De AES was een belangrijke overwinning voor de BWP. Na hun medewerking aan de Union Sacrée kon men de BWP de invoering van het stemrecht niet meer ontzeggen. Alleen de conservatieve katholieke rechterzijde waren bewust niet uitgenodigd aan de onderhandelingstafel in Loppem, omdat zij het er niet mee eens waren.
Gevolgen van het AES
De BWP werd veel sterker en evenaarde bijna de Katholieke Partij. De liberale partij werd teruggewezen naar de derde plaats, ver achter katholieken en socialisten.
- Frontpartij: de eerste Vlaams-nationalistische partij, die een krachtenbundeling was van de tijdens de oorlog ontstane Frontbeweging en het activisme. Concurrentie voor de Katholieke Partij.
- Rex: de partij van Leon Degrelle, bestaande uit de ultra-conservatieven die buitengesloten waren bij de besprekingen van Loppem.
- Communistische Partij: volgde de politieke en ideologische partij van de Sovjet-Unie. Vooral de BWP verloor stemmen aan de KPB, die zichzelf als de enige echte erfgenaam van de revolutionaire ideologie zag. De BWP was te reformistisch.
De noodzaak van coalitieregeringen
Na de invoering van het AES kon de BWP haar stemmental zo optrekken dat geen enkele partij er nog in slaagde een parlementaire meerderheid te halen. De partijen waren genoodzaakt tot het vormen van coalitieregeringen en het sluiten van compromissen.

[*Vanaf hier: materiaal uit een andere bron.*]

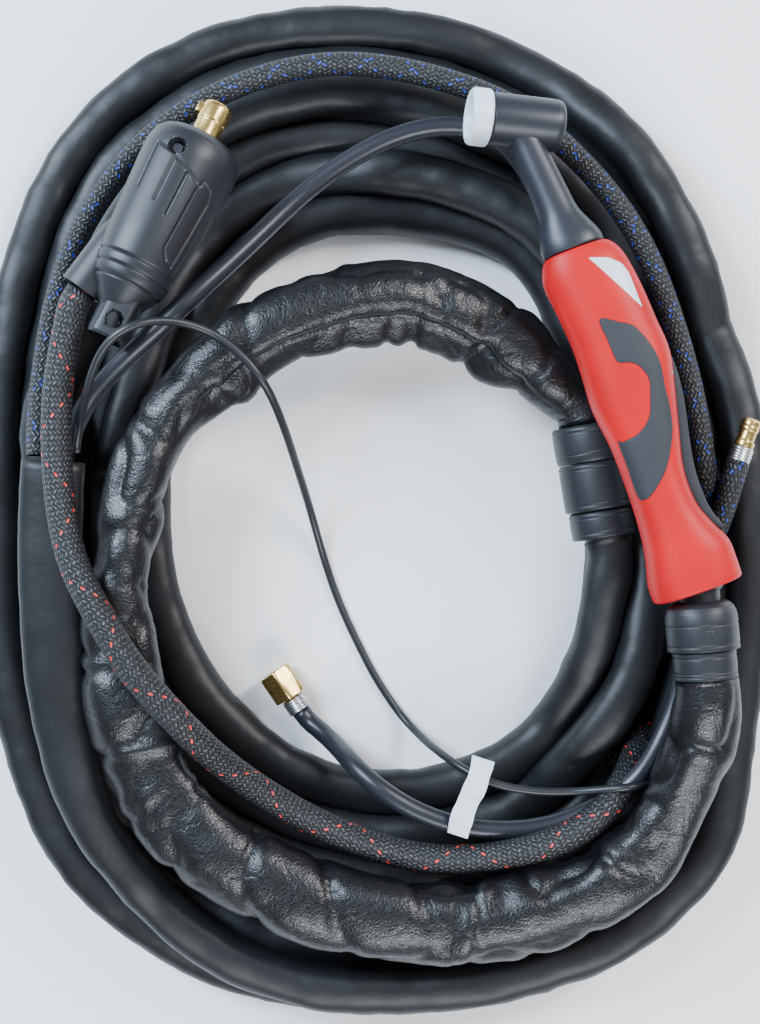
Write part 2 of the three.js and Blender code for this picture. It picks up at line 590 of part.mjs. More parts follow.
function seatRing(name, inner) {
  const profile = [
    ...arcPoints(inner, SEAT_FROM, SEAT_TO, 4),
    ...arcPoints(inner + SEAT_WALL, SEAT_TO, SEAT_FROM, 4),
  ];
  profile.push(profile[0]);
  piece(torch, name, turned(profile), 'blackPlastic');
}

function buildKnuckle() {
  seatRing('seat_ring_inner', BALL_R + GAP);
  seatRing('seat_ring_outer', BALL_R + 2 * GAP + SEAT_WALL);

  const arcStart = THREE.MathUtils.radToDeg(Math.asin(STEM_R / BALL_R));
  const arcEnd = 180 - THREE.MathUtils.radToDeg(Math.asin(BALL_BORE_R / BALL_R));
  const ball = [
    [BALL_BORE_R, -30], [STEM_R, -30], ...arcPoints(BALL_R, arcStart, arcEnd, 12), [BALL_BORE_R, -30],
  ];
  piece(collar, 'swivel_ball', turned(ball), 'blackPlastic');

  const shell = [
    [STEM_R + GAP, -15], [12, -15], [15.4, -17.2], [17.3, -21], [17.6, -26], [17.6, -39], [13, -39],
    [13, -31], [STEM_R + GAP, -31], [STEM_R + GAP, -15],
  ];
  piece(collar, 'swivel_collar', turned(shell), 'blackPlastic');
  piece(collar, 'cover_ring_front', turned(ringProfile(12, 15.4, -53, -39.3)), 'blackPlastic');
}

// ---------------------------------------------------------------- cable covers and coil

function smoothShape(points, count) {
  const curve = new THREE.CatmullRomCurve3(points.map(([x, y]) => new THREE.Vector3(x, y, 0)), true);
  return curve.getPoints(count).slice(0, count).map(({ x, y }) => new THREE.Vector2(x, y));
}

function buildCoil() {
  const outline = new THREE.Shape(smoothShape(COIL_OUTER, 44));
  outline.holes.push(new THREE.Path(smoothShape(COIL_INNER, 34)));
  const ring = new THREE.ExtrudeGeometry(outline, {
    depth: COIL_HEIGHT - 2 * COIL_ROUNDING,
    bevelEnabled: true,
    bevelThickness: COIL_ROUNDING,
    bevelSize: COIL_ROUNDING,
    bevelOffset: -COIL_ROUNDING,
    bevelSegments: 2,
  }).translate(0, 0, COIL_ROUNDING);
  const room = COUPLER_R + 1;
  const cuts = [
    solidOf(tube([...LEATHER_ROUTE.slice(-3), COUPLER_TOP], ovalShape(room, room, 14), 6)),
    solidOf(rod(room, [105.8, 56.8, 40], [118.5, -22, 40], 14)),
  ];
  piece(cablePackage, 'sleeve_coil', cut(solidOf(ring), ...cuts), 'sleeve');
  const mouthRoute = [MOUTH, ...SLEEVE_END_ROUTE];
  piece(cablePackage, 'sleeve_end', tube(mouthRoute, ovalShape(...[...SLEEVE_END_HALF].reverse(), 12), 4), 'sleeve');
}

function buildLeather() {
  const start = [0, 9].map((further) => seenFromPackage(collar, [0, -53 - GAP - further, 0]));
  const top = vector(COUPLER_TOP);
  const back = top.clone().sub(vector(COUPLER_FOOT)).normalize();
  const end = [9, GAP].map((before) => top.clone().addScaledVector(back, before).toArray());
  const route = [...start, ...LEATHER_ROUTE, ...end];
  piece(cablePackage, 'leather_cover', tube(route, ovalShape(LEATHER_R, LEATHER_R, 12), 36), 'leather');
}

function buildCoupler() {
  const top = vector(COUPLER_TOP);
  const away = vector(COUPLER_FOOT).sub(top);
  const yaw = THREE.MathUtils.radToDeg(Math.atan2(away.x, -away.y));
  const coupler = place(cablePackage, COUPLER_TOP, yaw);
  const length = away.length();
  const rings = [
    ['coupler_ring_leather', COUPLER_R, 0, 19],
    ['coupler_body', COUPLER_R - 0.5, 19 + GAP, 44],
    ['coupler_ring_sleeve', COUPLER_R - 1.9, 44 + GAP, length],
  ];
  for (const [name, radius, from, to] of rings) {
    piece(coupler, name, turned(ringProfile(13.5, radius, -to, -from)), 'blackPlastic');
  }
}

// ---------------------------------------------------------------- hoses, cable and their ends

function buildHoses() {
  const bossMouth = seenFromPackage(connector, BOSS_TO);
  const bossBack = vector(seenFromPackage(connector, BOSS_FROM));
  const outward = vector(bossMouth).sub(bossBack).normalize();
  const start = [GAP, 7].map((ahead) => vector(bossMouth).addScaledVector(outward, ahead).toArray());
  piece(cablePackage, 'red_hose', tube([...start, ...RED_ROUTE], ovalShape(RED_R, RED_R, 8), 26), 'redHose');
  piece(cablePackage, 'blue_hose', tube(BLUE_ROUTE, ovalShape(BLUE_R, BLUE_R, 8), 32), 'blueHose');
  const blueEnd = [9, 4.6].map((before) => seenFromPackage(waterEnd, [0, -before, 0]));
  const endRoute = [...BLUE_END_ROUTE, ...blueEnd];
  piece(cablePackage, 'blue_hose_end', tube(endRoute, ovalShape(BLUE_R, BLUE_R, 8), 3), 'blueHose');
  const gasStop = [10, 4.6].map((before) => seenFromPackage(gasEnd, [0, -before, 0]));
  piece(cablePackage, 'gas_hose', tube([...GAS_ROUTE, ...gasStop], ovalShape(GAS_R, GAS_R, 8), 56), 'gasHose');
  piece(cablePackage, 'switch_cable', tube(CABLE_ROUTE, ovalShape(CABLE_R, CABLE_R, 8), 60), 'cable');
  const plug = place(cablePackage, PLUG_PLACE, -8);
  piece(plug, 'switch_plug', block(PLUG_SIZE, [0, 0, 0]), 'blackPlastic');
  const tag = place(cablePackage, TAG_PLACE, TAG_YAW);
  piece(tag, 'hose_tag', block(TAG_SIZE, [0, 0, 0]), 'label');
}

// A crimped ferrule with a brass stem ahead of it, along +Y.
function buildHoseEnd(parent, prefix, ferruleR, stem) {
  piece(parent, `${prefix}_ferrule`, turned(ringProfile(3, ferruleR, -4.3, 3.5)), 'steel');
  piece(parent, `${prefix}_nipple`, turned(stem, 24), 'brass');
}

function buildHoseEnds() {
  const gasStem = [
    [1.6, 3.8], [4.2, 3.8], [4.2, 8.6], [5.4, 8.6], [5.4, 11], [3.4, 14], [1.6, 14], [1.6, 3.8],
  ];
  buildHoseEnd(gasEnd, 'gas', 6.4, gasStem);
  const nutBack = 4.6;
  const hex = new THREE.CylinderGeometry(NUT_HEX_R, NUT_HEX_R, NUT_LENGTH, 6);
  const nut = solidOf(hex.translate(0, nutBack + NUT_LENGTH / 2, 0));
  const throat = solidOf(rod(4.5, [0, 0, 0], [0, 40, 0], 24));
  const socket = solidOf(rod(NUT_BORE_R, [0, 8.3, 0], [0, 40, 0], 24));
  piece(gasEnd, 'gas_union_nut', cut(nut, throat, socket), 'brass');

  const waterStem = [
    [2, 3.8], [5.2, 3.8], [5.2, 6.6], [4.4, 7.2], [4.4, 12], [5, 12.4], [5, 17], [3.6, 18.4],
    [2, 18.4], [2, 3.8],
  ];
  buildHoseEnd(waterEnd, 'water', 5.9, waterStem);
}

// ---------------------------------------------------------------- power connector

function buildConnector() {
  const bossRod = solidOf(rod(BOSS_R, BOSS_FROM, BOSS_TO, 24));
  const bossRoot = solidOf(new THREE.SphereGeometry(BOSS_R, 24, 12).translate(...BOSS_FROM));
  const tail = solidOf(block(TAIL_SIZE, TAIL_PLACE));
  const outside = join(solidOf(turned(SHELL_PROFILE)), bossRod, bossRoot, tail);
  const pinRoom = solidOf(rod(PIN_PLUG_R + GAP, [0, INSERT_END - GAP, 0], [0, 40, 0], 24));
  const sink = ([x, y, top]) => solidOf(rod(2.9, [x, y, top - SHELL_SCREW_DEPTH], [x, y, 40], 16));
  piece(connector, 'connector_shell', cut(outside, pinRoom, ...SHELL_SCREWS.map(sink)), 'blackPlastic');

  SHELL_SCREWS.forEach(([x, y, top], i) => {
    const floor = top - SHELL_SCREW_DEPTH + GAP;
    piece(connector, `connector_screw_${i + 1}`, rod(2.5, [x, y, floor], [x, y, floor + 2.4], 12), 'steel');
  });

  const pinProfile = [
    [0, INSERT_END], [PIN_PLUG_R, INSERT_END], [PIN_PLUG_R, PIN_PLUG_END - 1.4],
    [PIN_PLUG_R - 1.4, PIN_PLUG_END], [0, PIN_PLUG_END],
  ];
  const lug = block([3.4, 5.5, 4.6], [-PIN_PLUG_R - 0.4, PIN_PLUG_END - 5.5, 1.5]);
  const drive = block([1.6, 2, 10], [0, PIN_PLUG_END, 0]);
  const pin = cut(join(solidOf(turned(pinProfile)), solidOf(lug)), solidOf(drive));
  piece(connector, 'connector_pin', pin, 'brass');
}

// ---------------------------------------------------------------- the whole object

buildHead();
buildGasket();
buildHandle();
buildInnerHoses();
buildTrigger();
buildKnuckle();
buildCoil();
buildLeather();
buildCoupler();
buildHoses();
buildHoseEnds();
buildConnector();

export default group;
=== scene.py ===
"""Looks of a water-cooled TIG torch lying on its coiled cable package.

Cords are laid out in millimetres from the coil's middle; the torch, collar, coupler, connector and hose
ends each have their own millimetre frame, with +Y along the piece. Everything is turned into the CAD's
frame, in metres, when its mesh is made. The routes on top of the coil repeat the CAD part's.
"""

import math

import bmesh
import bpy
import numpy as np
from mathutils import Matrix, Vector, geometry, noise


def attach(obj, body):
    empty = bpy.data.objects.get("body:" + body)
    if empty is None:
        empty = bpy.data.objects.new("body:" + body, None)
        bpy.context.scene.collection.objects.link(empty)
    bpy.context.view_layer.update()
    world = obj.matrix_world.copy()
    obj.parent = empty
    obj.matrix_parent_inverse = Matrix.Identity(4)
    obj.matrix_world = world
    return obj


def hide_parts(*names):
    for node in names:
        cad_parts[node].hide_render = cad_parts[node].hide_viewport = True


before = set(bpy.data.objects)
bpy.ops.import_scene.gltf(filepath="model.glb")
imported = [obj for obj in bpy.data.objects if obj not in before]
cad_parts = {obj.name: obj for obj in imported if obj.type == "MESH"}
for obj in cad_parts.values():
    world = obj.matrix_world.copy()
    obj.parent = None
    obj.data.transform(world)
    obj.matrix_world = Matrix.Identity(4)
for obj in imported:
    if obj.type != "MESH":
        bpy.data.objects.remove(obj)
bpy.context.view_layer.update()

MM = 0.001
RANDOM = np.random.default_rng(18)

# ---------------------------------------------------------------- places

PACKAGE = Matrix.Scale(MM, 4) @ Matrix.Translation((-165, -20, 0))
COUPLER_TOP = (107.7, 45, 40)
COUPLER_FOOT = (117, -12.9, 40)
COUPLER_R = 19.3


def place(parent, origin, yaw, lift=0):
    turn = Matrix.Rotation(math.radians(yaw), 4, "Z") @ Matrix.Rotation(math.radians(lift), 4, "X")
    return parent @ Matrix.Translation(origin) @ turn


TORCH = place(PACKAGE, (154.6, -28.3, 87), 19.7)
COLLAR = place(PACKAGE, (154.6, -28.3, 87), 5)
COUPLER = place(PACKAGE, COUPLER_TOP, math.degrees(math.atan2(9.3, 57.9)))
CONNECTOR = place(PACKAGE, (-92.5, 175, 77), -25.5, -9)
GAS = place(PACKAGE, (-45.2, -102.8, 10.6), 34)
WATER = place(PACKAGE, (182.8, 29.5, 56.8), -19)
TAG = place(PACKAGE, (45.6, -143.6, 62.2), -18)
PLUG = place(PACKAGE, (171.5, -97.5, 55), -8)
BARREL = place(TORCH, (-6.8, 234.5, 0), 66, 9)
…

De tripartietes bestond uit de drie grote partijen (katholieken, liberalen en socialisten) en kan beschouwd worden als een voortzetting van de Union Sacrée. Na de oorlog waren er veel sociale problemen en door de BWP in de regeringen te laten zitten, hoopte men een communistische revolutie zoals in Rusland te voorkomen. Zodra de toestand verbeterde in 1921, werd de BWP weer naar de oppositie verwezen en gold er weer een liberaal-katholieke regering.
Sociale wetgeving
Op vlak van sociale wetgeving kwamen er ook een aantal wijzigingen. Afschaffing van de stakingsbeperkingen (impuls voor vakbonden), 8 urendag, verplicht wettelijk pensioen,… Dit waren allen belangrijke overwinningen voor de BWP, die er voor zorgden dat de arbeiders in het burgerlijk-kapitalistische systeem werden geïntegreerd.
Ondanks hun inzet in de oorlog, werden er geen toegevingen meer gedaan aan de Vlaamse beweging. Deze was erg verzwakt dankzij het slechte imago door collaboratie van de activisten. Daarnaast was de Vlaamse beweging verdeeld in een minimalistisch en een maximalistisch kamp. Het minimalisme werd vooral vertegenwoordigd door de Katholieke Vlaamse landsbond die de invoering eiste van het Minimumprogramma. Dit hield de volledige vernederlandsing van Vlaanderen in door middel van taalwetten. Het maximalisme waren Vlaams-nationalisten die zelfbestuur of onafhankelijkheid eisten. De eisen van het maximalisme werden volledig afgewezen door Belgische patriotten, die in de naam van het Frans ook de eisen van de minimalisten dwarsboomden en zo het anti-Belgische Vlaams-nationalisme aanwakkerden.